Directions -
Reproduce the material in full, exactly as written.

Material shown -

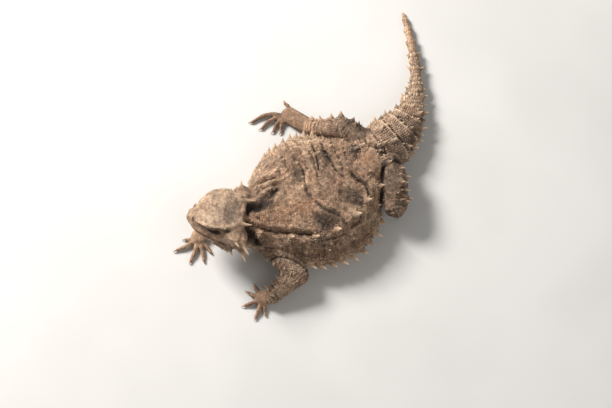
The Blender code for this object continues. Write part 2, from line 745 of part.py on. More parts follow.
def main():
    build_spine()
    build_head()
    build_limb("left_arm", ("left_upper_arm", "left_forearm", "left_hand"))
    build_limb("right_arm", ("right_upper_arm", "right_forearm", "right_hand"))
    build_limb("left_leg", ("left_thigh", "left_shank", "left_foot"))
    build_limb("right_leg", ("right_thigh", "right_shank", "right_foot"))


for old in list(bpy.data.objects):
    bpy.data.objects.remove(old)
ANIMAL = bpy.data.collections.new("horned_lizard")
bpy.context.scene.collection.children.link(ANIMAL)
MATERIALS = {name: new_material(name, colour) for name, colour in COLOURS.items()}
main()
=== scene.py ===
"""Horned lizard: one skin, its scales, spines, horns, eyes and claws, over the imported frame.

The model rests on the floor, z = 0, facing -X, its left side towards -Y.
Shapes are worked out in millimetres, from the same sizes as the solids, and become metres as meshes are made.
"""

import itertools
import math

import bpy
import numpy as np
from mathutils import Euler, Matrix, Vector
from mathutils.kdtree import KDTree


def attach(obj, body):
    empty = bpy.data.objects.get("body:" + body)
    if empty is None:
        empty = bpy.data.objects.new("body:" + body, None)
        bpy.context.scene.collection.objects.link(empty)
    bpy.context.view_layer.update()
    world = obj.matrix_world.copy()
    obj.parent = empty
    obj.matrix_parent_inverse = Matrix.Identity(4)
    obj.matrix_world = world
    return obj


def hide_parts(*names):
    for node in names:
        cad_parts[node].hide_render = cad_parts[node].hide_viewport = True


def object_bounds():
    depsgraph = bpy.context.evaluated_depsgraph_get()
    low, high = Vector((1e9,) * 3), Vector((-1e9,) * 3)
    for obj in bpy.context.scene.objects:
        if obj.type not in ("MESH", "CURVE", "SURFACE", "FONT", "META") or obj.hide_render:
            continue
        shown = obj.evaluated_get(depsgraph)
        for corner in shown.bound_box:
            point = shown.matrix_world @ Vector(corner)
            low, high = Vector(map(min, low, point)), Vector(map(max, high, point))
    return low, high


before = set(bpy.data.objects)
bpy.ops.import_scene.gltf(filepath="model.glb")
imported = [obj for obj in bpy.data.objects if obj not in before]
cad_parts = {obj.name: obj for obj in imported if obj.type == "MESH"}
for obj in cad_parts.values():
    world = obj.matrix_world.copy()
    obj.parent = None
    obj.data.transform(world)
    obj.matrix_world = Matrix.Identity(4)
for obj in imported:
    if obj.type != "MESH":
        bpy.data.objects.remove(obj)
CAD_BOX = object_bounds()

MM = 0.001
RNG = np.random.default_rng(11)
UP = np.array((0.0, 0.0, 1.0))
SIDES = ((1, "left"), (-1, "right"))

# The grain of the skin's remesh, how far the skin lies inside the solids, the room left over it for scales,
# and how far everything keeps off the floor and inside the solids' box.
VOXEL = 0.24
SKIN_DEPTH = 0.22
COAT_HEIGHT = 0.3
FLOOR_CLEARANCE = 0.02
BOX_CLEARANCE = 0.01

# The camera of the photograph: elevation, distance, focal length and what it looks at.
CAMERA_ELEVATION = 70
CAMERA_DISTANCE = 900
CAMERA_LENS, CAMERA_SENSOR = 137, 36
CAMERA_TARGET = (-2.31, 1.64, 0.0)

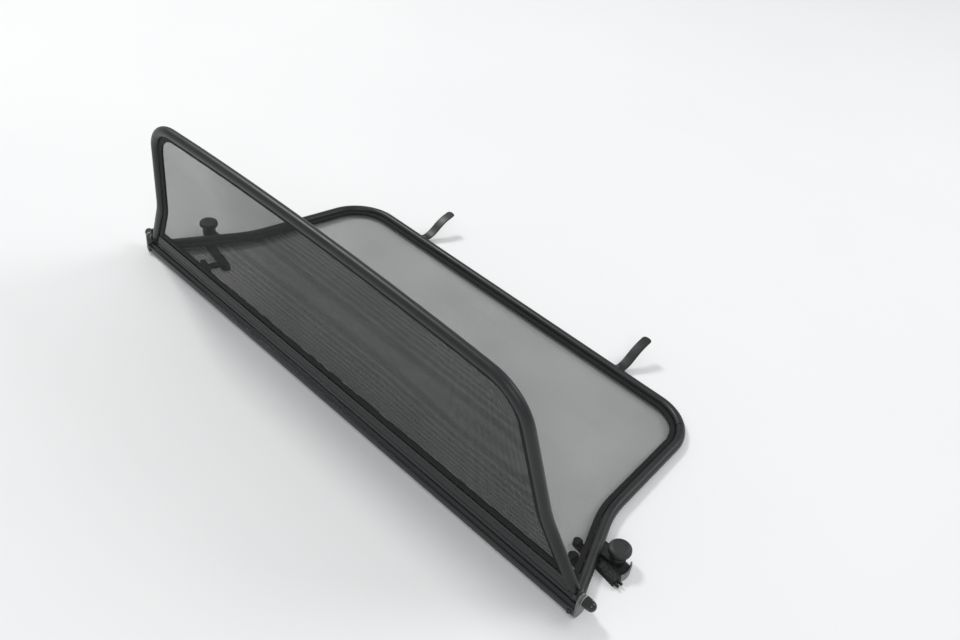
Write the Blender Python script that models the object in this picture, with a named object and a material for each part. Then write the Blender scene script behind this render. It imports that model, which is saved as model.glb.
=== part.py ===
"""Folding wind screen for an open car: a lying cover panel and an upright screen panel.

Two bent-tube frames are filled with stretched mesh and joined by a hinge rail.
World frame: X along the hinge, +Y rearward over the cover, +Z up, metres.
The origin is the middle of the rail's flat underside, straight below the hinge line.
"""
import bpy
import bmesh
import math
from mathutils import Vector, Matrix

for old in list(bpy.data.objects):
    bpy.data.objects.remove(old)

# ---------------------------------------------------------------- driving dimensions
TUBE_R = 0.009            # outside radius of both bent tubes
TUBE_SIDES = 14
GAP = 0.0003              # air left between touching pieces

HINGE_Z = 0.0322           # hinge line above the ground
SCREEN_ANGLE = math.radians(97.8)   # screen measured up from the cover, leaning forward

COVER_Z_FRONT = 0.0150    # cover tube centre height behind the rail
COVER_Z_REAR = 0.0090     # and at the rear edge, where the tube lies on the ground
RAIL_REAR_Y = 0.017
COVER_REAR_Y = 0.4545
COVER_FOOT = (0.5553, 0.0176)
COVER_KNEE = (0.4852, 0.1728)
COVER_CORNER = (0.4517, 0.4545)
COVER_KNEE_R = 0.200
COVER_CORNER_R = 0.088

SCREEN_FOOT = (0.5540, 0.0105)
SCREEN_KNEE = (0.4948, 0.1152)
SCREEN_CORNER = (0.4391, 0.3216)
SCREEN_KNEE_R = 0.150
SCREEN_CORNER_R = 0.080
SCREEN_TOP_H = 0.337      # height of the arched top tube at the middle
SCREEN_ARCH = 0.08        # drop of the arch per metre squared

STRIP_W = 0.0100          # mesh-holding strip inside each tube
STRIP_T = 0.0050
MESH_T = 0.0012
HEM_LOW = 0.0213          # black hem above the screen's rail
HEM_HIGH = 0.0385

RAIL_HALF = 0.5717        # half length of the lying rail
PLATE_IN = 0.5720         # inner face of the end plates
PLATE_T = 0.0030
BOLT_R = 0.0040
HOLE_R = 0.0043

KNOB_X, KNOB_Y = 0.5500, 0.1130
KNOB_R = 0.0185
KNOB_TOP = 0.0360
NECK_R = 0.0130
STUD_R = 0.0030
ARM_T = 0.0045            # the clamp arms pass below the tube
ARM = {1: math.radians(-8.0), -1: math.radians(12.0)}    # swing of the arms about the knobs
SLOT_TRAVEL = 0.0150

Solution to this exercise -
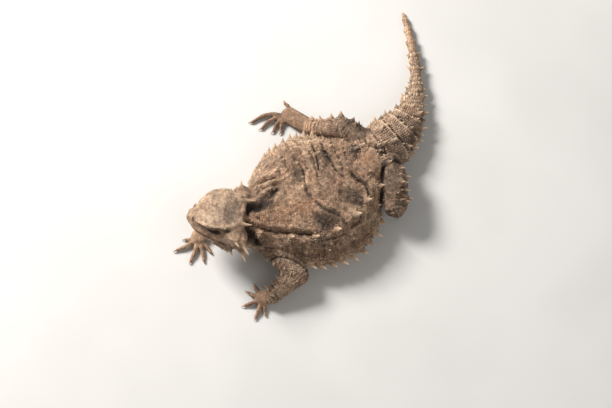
The Blender code for this object continues. Write part 2, from line 745 of part.py on. More parts follow.
def main():
    build_spine()
    build_head()
    build_limb("left_arm", ("left_upper_arm", "left_forearm", "left_hand"))
    build_limb("right_arm", ("right_upper_arm", "right_forearm", "right_hand"))
    build_limb("left_leg", ("left_thigh", "left_shank", "left_foot"))
    build_limb("right_leg", ("right_thigh", "right_shank", "right_foot"))


for old in list(bpy.data.objects):
    bpy.data.objects.remove(old)
ANIMAL = bpy.data.collections.new("horned_lizard")
bpy.context.scene.collection.children.link(ANIMAL)
MATERIALS = {name: new_material(name, colour) for name, colour in COLOURS.items()}
main()
=== scene.py ===
"""Horned lizard: one skin, its scales, spines, horns, eyes and claws, over the imported frame.

The model rests on the floor, z = 0, facing -X, its left side towards -Y.
Shapes are worked out in millimetres, from the same sizes as the solids, and become metres as meshes are made.
"""

import itertools
import math

import bpy
import numpy as np
from mathutils import Euler, Matrix, Vector
from mathutils.kdtree import KDTree


def attach(obj, body):
    empty = bpy.data.objects.get("body:" + body)
    if empty is None:
        empty = bpy.data.objects.new("body:" + body, None)
        bpy.context.scene.collection.objects.link(empty)
    bpy.context.view_layer.update()
    world = obj.matrix_world.copy()
    obj.parent = empty
    obj.matrix_parent_inverse = Matrix.Identity(4)
    obj.matrix_world = world
    return obj


def hide_parts(*names):
    for node in names:
        cad_parts[node].hide_render = cad_parts[node].hide_viewport = True


def object_bounds():
    depsgraph = bpy.context.evaluated_depsgraph_get()
    low, high = Vector((1e9,) * 3), Vector((-1e9,) * 3)
    for obj in bpy.context.scene.objects:
        if obj.type not in ("MESH", "CURVE", "SURFACE", "FONT", "META") or obj.hide_render:
            continue
        shown = obj.evaluated_get(depsgraph)
        for corner in shown.bound_box:
            point = shown.matrix_world @ Vector(corner)
            low, high = Vector(map(min, low, point)), Vector(map(max, high, point))
    return low, high


before = set(bpy.data.objects)
bpy.ops.import_scene.gltf(filepath="model.glb")
imported = [obj for obj in bpy.data.objects if obj not in before]
cad_parts = {obj.name: obj for obj in imported if obj.type == "MESH"}
for obj in cad_parts.values():
    world = obj.matrix_world.copy()
    obj.parent = None
    obj.data.transform(world)
    obj.matrix_world = Matrix.Identity(4)
for obj in imported:
    if obj.type != "MESH":
        bpy.data.objects.remove(obj)
CAD_BOX = object_bounds()

MM = 0.001
RNG = np.random.default_rng(11)
UP = np.array((0.0, 0.0, 1.0))
SIDES = ((1, "left"), (-1, "right"))

# The grain of the skin's remesh, how far the skin lies inside the solids, the room left over it for scales,
# and how far everything keeps off the floor and inside the solids' box.
VOXEL = 0.24
SKIN_DEPTH = 0.22
COAT_HEIGHT = 0.3
FLOOR_CLEARANCE = 0.02
BOX_CLEARANCE = 0.01

# The camera of the photograph: elevation, distance, focal length and what it looks at.
CAMERA_ELEVATION = 70
CAMERA_DISTANCE = 900
CAMERA_LENS, CAMERA_SENSOR = 137, 36
CAMERA_TARGET = (-2.31, 1.64, 0.0)

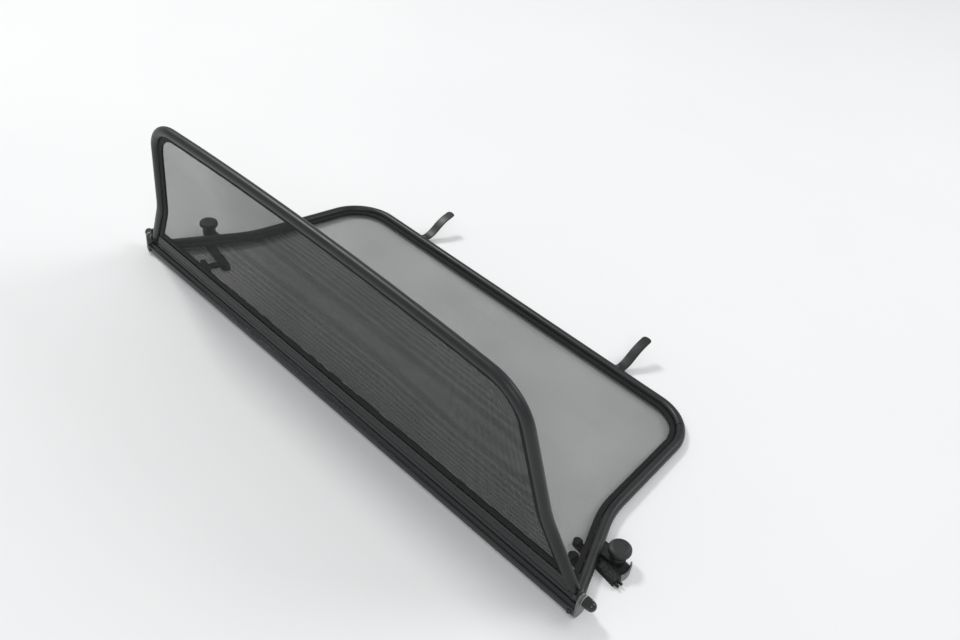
Write the Blender Python script that models the object in this picture, with a named object and a material for each part. Then write the Blender scene script behind this render. It imports that model, which is saved as model.glb.
=== part.py ===
"""Folding wind screen for an open car: a lying cover panel and an upright screen panel.

Two bent-tube frames are filled with stretched mesh and joined by a hinge rail.
World frame: X along the hinge, +Y rearward over the cover, +Z up, metres.
The origin is the middle of the rail's flat underside, straight below the hinge line.
"""
import bpy
import bmesh
import math
from mathutils import Vector, Matrix

for old in list(bpy.data.objects):
    bpy.data.objects.remove(old)

# ---------------------------------------------------------------- driving dimensions
TUBE_R = 0.009            # outside radius of both bent tubes
TUBE_SIDES = 14
GAP = 0.0003              # air left between touching pieces

HINGE_Z = 0.0322           # hinge line above the ground
SCREEN_ANGLE = math.radians(97.8)   # screen measured up from the cover, leaning forward

COVER_Z_FRONT = 0.0150    # cover tube centre height behind the rail
COVER_Z_REAR = 0.0090     # and at the rear edge, where the tube lies on the ground
RAIL_REAR_Y = 0.017
COVER_REAR_Y = 0.4545
COVER_FOOT = (0.5553, 0.0176)
COVER_KNEE = (0.4852, 0.1728)
COVER_CORNER = (0.4517, 0.4545)
COVER_KNEE_R = 0.200
COVER_CORNER_R = 0.088

SCREEN_FOOT = (0.5540, 0.0105)
SCREEN_KNEE = (0.4948, 0.1152)
SCREEN_CORNER = (0.4391, 0.3216)
SCREEN_KNEE_R = 0.150
SCREEN_CORNER_R = 0.080
SCREEN_TOP_H = 0.337      # height of the arched top tube at the middle
SCREEN_ARCH = 0.08        # drop of the arch per metre squared

STRIP_W = 0.0100          # mesh-holding strip inside each tube
STRIP_T = 0.0050
MESH_T = 0.0012
HEM_LOW = 0.0213          # black hem above the screen's rail
HEM_HIGH = 0.0385

RAIL_HALF = 0.5717        # half length of the lying rail
PLATE_IN = 0.5720         # inner face of the end plates
PLATE_T = 0.0030
BOLT_R = 0.0040
HOLE_R = 0.0043

KNOB_X, KNOB_Y = 0.5500, 0.1130
KNOB_R = 0.0185
KNOB_TOP = 0.0360
NECK_R = 0.0130
STUD_R = 0.0030
ARM_T = 0.0045            # the clamp arms pass below the tube
ARM = {1: math.radians(-8.0), -1: math.radians(12.0)}    # swing of the arms about the knobs
SLOT_TRAVEL = 0.0150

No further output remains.